Origin Energy’s annual profit drops 69%

Aerial photo of Origin Energy's APLNG plant

Origin Energy Ltd has posted a 69 per cent drop in annual underlying profit, and booked impairment charges of $2.3 billion from a collapse in wholesale electricity prices.

The electricity and gas retailer said underlying profit was $318 million for the year to June 30, compared with $1.02 billion last year. Analysts had expected $275.6 million, according to Refinitiv IBES data.

Origin Energy has slumped to a loss of $2.29 billion for 2020-21 due to heavy write-downs and given guidance for the coming year that JPMorgan says is weaker than consensus forecasts.

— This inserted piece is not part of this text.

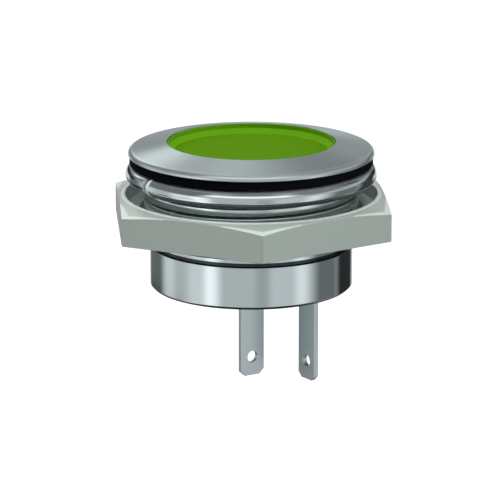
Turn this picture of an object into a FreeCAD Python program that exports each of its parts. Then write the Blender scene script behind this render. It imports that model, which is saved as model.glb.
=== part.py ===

Related article: AGL Energy announces profit drop of 33.5%

Shares in Origin dipped in early trading and were down 1.8 per cent at $4.29 by late morning.

Chief executive Frank Calabria described the operating conditions as “challenging” during 2020-21.

“Energy markets headwinds are expected to persist into FY2022, though this should be largely offset by the strong performance of our integrated gas business,” Mr Calabria said.

Origin declared an unfranked final dividend of 7.5 cents per share, down from 10 cents a year ago.

According to the Financial Review, Origin already gave guidance late last month for 2022 and 2023 earnings for its energy markets business, with the estimates falling short of investor expectations at the time. The guidance points to a decline in gross earnings of between 39 and 55 per cent this year in energy markets, followed by a modest rebound in 2022-23.

Related article: Origin slashes value of Australia’s biggest coal-fired plant

APLNG should have stable production this coming year thanks to “strong” field performance, and a breakeven oil price for cash distributions of between $US20 and $US25 a barrel, Origin said. It estimates cash flows from the project at more than $1 billion for 2021-22 net of hedging, assuming a realised oil price of $US68 a barrel.

Macquarie Equities was more positive about the outlook for the stock and reiterated its “outperform” rating, the Financial Review reported.

“We believe the worst is over for investors around energy markets, with the reset of earnings in FY22 and the outlook into FY23 improving as highlighted by AGL and re-iterated by Origin,” Macquarie said.